From the entries that follow, reproduce exactly and only the lines from the line with "Reconstruct the object" to the line with "panel_h = 0.3; // [0.2:0.1:0.5]", endpoints included.

Listed entries:
--- BEGIN ---
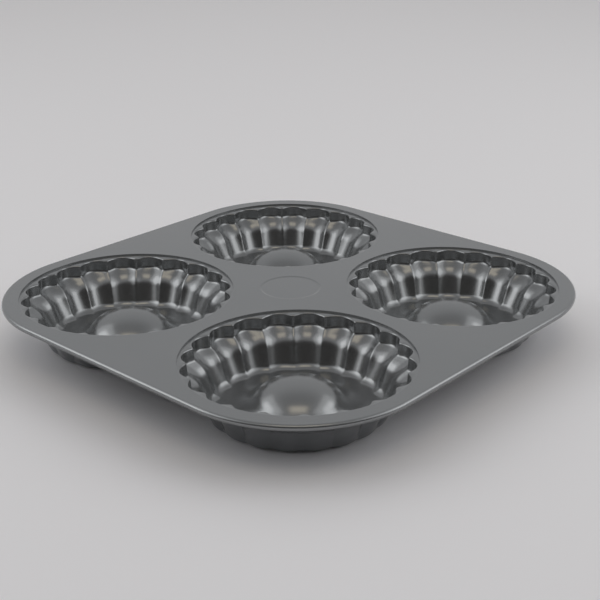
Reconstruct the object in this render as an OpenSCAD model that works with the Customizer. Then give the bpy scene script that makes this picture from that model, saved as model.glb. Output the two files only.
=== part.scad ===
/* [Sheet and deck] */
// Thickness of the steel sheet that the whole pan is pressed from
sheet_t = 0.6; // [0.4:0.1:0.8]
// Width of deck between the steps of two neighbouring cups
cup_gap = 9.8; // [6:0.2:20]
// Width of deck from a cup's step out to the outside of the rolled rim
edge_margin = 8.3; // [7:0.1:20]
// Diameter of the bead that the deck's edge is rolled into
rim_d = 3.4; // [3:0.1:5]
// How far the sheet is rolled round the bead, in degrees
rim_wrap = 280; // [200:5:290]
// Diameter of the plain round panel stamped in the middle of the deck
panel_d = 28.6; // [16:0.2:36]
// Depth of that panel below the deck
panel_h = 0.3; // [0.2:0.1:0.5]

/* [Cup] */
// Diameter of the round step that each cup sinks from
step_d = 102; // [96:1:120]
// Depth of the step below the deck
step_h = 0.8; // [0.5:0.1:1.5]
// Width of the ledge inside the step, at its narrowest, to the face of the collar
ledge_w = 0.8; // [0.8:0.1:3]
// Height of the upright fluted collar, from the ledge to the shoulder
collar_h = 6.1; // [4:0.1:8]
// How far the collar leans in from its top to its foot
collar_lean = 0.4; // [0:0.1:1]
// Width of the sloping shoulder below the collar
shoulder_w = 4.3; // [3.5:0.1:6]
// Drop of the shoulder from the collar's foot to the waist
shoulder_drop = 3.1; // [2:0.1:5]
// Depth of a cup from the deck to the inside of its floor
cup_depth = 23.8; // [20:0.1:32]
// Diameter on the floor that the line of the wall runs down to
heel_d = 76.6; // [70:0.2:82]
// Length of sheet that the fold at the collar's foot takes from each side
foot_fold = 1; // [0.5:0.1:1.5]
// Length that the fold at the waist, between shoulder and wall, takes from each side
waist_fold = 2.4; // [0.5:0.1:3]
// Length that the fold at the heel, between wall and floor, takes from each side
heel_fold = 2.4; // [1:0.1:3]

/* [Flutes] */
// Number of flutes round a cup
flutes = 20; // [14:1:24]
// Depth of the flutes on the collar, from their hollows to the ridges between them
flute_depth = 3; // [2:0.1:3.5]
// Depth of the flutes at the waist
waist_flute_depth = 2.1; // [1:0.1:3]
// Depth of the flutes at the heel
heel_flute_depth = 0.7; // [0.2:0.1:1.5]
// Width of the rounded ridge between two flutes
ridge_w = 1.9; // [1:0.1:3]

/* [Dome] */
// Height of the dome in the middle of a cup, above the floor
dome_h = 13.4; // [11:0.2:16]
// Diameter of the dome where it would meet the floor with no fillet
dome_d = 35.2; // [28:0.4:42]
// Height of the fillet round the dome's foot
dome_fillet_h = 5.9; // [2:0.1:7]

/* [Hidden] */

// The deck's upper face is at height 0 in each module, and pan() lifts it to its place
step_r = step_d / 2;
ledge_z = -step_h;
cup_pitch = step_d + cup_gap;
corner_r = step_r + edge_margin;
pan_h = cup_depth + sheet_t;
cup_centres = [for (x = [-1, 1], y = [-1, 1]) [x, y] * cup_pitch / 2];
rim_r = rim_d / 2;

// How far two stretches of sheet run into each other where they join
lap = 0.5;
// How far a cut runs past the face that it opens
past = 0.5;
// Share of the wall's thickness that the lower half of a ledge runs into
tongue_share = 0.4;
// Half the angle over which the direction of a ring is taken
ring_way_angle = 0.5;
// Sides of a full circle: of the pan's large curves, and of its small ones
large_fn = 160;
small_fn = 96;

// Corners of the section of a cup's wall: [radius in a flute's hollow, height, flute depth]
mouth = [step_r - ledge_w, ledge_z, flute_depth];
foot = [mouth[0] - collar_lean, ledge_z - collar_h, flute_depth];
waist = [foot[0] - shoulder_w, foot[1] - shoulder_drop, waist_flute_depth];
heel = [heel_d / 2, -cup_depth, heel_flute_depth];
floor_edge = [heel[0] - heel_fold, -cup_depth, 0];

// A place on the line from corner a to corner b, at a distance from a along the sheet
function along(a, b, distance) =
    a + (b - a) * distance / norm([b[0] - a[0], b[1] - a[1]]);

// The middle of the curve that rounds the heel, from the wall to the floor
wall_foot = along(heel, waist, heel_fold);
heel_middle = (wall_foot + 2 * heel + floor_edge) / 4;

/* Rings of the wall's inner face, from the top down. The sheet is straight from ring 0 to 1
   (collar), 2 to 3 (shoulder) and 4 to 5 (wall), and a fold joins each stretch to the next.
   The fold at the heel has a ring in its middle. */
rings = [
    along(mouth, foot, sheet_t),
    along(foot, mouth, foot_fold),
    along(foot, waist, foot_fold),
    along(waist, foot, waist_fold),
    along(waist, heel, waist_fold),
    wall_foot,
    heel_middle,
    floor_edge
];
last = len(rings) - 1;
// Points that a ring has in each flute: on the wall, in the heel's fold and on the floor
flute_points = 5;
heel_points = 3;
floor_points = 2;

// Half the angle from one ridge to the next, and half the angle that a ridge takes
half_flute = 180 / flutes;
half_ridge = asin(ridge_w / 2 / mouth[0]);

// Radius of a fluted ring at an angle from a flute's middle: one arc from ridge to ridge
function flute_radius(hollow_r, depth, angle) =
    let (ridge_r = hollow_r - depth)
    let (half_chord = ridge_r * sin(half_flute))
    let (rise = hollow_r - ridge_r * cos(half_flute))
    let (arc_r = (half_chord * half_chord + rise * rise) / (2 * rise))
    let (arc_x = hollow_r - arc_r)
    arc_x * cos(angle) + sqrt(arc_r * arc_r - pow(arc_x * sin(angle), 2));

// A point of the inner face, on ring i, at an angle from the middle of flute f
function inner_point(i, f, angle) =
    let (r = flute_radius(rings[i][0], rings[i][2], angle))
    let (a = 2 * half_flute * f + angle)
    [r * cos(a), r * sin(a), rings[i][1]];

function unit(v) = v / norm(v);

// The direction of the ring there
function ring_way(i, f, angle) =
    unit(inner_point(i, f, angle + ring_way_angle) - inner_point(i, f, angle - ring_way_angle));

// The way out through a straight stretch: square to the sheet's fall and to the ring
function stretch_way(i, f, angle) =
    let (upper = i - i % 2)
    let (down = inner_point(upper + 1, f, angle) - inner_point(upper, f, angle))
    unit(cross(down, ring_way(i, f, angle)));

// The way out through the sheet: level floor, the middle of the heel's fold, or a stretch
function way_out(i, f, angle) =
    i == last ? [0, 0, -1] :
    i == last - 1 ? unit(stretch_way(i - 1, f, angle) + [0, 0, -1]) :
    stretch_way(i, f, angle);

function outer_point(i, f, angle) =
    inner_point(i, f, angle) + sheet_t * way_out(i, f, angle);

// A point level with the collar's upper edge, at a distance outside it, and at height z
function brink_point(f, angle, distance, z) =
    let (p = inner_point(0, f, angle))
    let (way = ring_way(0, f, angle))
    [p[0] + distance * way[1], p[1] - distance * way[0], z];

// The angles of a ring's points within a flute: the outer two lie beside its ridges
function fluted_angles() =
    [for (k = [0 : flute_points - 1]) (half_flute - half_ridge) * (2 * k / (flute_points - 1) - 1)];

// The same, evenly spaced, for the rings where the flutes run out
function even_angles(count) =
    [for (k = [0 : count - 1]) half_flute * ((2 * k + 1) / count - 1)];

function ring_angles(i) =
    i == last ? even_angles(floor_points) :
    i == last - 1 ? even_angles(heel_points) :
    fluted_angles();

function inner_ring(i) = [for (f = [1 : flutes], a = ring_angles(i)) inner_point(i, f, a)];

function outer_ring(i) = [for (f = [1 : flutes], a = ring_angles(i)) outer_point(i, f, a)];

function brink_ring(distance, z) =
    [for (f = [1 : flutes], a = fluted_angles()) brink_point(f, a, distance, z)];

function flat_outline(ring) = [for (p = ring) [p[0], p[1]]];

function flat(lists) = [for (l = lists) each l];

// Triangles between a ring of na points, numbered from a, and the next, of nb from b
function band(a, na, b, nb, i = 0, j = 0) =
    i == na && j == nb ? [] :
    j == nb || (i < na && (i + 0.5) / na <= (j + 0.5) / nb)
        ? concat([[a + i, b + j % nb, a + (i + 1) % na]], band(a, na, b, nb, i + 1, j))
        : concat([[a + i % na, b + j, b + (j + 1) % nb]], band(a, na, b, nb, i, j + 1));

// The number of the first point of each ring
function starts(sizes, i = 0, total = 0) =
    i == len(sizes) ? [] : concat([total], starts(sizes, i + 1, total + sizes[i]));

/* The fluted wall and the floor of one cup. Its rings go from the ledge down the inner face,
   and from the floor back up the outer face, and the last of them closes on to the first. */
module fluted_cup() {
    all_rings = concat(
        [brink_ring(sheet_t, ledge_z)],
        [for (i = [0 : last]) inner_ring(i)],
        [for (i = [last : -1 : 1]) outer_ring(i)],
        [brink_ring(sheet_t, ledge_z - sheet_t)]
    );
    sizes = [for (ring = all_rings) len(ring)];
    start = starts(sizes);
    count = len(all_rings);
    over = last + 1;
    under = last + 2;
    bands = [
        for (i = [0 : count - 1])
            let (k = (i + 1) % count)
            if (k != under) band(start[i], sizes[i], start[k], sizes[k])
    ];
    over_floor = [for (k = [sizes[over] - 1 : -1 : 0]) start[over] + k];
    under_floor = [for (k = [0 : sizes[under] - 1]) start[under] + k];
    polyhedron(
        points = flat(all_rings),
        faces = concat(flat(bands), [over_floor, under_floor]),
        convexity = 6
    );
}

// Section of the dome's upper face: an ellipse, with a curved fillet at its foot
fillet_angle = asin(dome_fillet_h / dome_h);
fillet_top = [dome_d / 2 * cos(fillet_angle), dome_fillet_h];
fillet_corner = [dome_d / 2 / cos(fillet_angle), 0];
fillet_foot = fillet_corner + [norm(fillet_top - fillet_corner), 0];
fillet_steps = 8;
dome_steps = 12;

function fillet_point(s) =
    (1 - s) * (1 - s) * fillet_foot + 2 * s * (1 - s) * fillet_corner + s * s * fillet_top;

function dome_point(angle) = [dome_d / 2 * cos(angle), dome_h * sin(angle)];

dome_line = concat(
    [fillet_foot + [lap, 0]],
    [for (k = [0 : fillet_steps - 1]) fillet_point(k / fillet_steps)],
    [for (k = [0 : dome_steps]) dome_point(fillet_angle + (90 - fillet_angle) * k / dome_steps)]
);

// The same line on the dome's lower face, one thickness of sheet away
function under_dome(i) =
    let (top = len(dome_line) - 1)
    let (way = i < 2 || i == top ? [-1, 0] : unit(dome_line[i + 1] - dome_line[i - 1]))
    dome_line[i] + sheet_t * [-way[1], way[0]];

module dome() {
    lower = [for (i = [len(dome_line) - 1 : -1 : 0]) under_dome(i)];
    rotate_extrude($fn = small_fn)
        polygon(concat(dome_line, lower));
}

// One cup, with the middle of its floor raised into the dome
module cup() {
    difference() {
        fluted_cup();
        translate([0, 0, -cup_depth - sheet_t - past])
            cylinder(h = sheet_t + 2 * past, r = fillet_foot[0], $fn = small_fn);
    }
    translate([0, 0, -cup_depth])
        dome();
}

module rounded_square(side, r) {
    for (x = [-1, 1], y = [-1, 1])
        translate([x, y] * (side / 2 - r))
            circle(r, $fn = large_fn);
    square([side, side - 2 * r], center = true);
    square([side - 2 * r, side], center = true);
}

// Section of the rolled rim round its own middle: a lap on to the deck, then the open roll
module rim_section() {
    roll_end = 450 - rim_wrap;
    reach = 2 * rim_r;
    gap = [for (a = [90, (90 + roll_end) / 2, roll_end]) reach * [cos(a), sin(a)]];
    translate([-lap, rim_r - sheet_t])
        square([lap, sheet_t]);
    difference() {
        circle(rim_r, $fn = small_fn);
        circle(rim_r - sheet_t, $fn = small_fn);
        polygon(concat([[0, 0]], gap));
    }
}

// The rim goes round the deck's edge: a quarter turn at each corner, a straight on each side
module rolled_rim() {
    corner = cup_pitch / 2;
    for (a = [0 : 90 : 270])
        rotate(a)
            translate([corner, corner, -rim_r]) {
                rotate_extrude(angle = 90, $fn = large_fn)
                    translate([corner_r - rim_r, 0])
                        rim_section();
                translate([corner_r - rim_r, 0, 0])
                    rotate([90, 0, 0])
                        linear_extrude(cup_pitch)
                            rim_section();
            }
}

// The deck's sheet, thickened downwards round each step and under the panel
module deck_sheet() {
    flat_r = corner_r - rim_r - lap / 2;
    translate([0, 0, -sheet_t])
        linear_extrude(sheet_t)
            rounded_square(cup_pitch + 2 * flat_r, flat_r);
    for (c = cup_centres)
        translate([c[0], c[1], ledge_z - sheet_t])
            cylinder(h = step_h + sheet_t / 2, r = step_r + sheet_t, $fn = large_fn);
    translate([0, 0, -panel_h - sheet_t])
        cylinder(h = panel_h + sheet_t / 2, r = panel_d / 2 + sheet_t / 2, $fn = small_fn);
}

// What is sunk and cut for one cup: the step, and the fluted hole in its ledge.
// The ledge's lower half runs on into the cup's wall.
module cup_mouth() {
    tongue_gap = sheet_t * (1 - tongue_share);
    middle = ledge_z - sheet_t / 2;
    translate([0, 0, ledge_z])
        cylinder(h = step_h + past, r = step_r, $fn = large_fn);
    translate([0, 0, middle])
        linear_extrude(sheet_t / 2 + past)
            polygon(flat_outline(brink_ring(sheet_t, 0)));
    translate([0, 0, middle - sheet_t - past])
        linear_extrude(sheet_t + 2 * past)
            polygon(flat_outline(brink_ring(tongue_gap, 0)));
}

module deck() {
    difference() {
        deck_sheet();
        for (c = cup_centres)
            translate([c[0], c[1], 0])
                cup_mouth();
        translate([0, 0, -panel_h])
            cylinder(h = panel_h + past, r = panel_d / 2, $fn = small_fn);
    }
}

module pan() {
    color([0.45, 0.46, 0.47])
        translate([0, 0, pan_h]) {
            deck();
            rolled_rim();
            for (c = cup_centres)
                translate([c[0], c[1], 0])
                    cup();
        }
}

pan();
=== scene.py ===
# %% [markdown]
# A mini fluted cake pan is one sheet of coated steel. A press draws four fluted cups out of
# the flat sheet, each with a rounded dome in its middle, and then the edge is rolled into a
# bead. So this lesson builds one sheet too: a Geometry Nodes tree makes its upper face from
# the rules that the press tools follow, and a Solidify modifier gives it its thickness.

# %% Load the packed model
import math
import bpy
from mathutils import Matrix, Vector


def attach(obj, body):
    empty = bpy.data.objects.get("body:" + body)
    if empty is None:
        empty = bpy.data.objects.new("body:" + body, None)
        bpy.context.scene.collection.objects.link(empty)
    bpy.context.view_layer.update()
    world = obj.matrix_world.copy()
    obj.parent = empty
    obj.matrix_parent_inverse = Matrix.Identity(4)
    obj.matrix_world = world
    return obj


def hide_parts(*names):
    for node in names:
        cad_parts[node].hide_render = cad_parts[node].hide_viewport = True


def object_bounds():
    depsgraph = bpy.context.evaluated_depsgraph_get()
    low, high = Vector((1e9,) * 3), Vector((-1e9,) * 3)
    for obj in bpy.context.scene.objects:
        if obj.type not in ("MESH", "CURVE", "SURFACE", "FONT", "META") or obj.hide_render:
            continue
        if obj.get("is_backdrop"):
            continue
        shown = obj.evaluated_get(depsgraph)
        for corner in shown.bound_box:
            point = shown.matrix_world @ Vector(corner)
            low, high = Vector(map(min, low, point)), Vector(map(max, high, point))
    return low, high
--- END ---
--- BEGIN ---
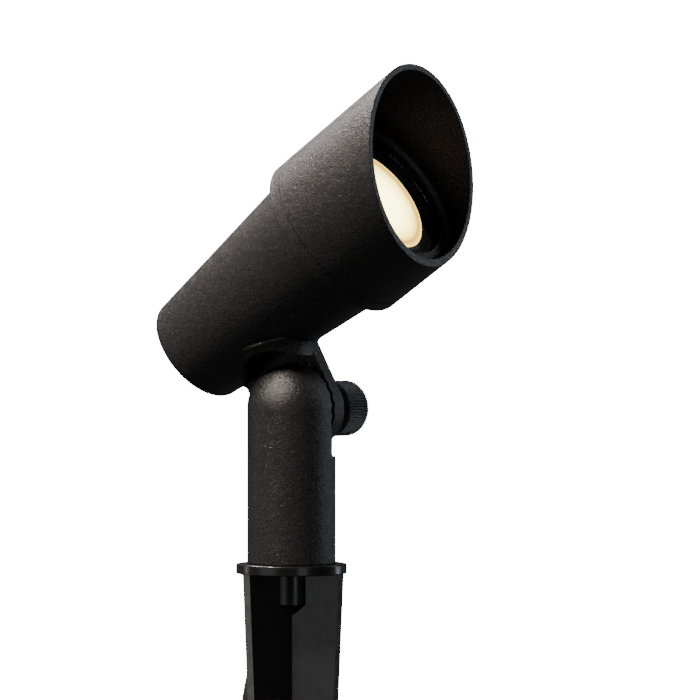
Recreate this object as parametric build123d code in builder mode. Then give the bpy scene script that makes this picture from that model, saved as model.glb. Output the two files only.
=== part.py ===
--- END ---
Response for this exercise:
Reconstruct the object in this render as an OpenSCAD model that works with the Customizer. Then give the bpy scene script that makes this picture from that model, saved as model.glb. Output the two files only.
=== part.scad ===
/* [Sheet and deck] */
// Thickness of the steel sheet that the whole pan is pressed from
sheet_t = 0.6; // [0.4:0.1:0.8]
// Width of deck between the steps of two neighbouring cups
cup_gap = 9.8; // [6:0.2:20]
// Width of deck from a cup's step out to the outside of the rolled rim
edge_margin = 8.3; // [7:0.1:20]
// Diameter of the bead that the deck's edge is rolled into
rim_d = 3.4; // [3:0.1:5]
// How far the sheet is rolled round the bead, in degrees
rim_wrap = 280; // [200:5:290]
// Diameter of the plain round panel stamped in the middle of the deck
panel_d = 28.6; // [16:0.2:36]
// Depth of that panel below the deck
panel_h = 0.3; // [0.2:0.1:0.5]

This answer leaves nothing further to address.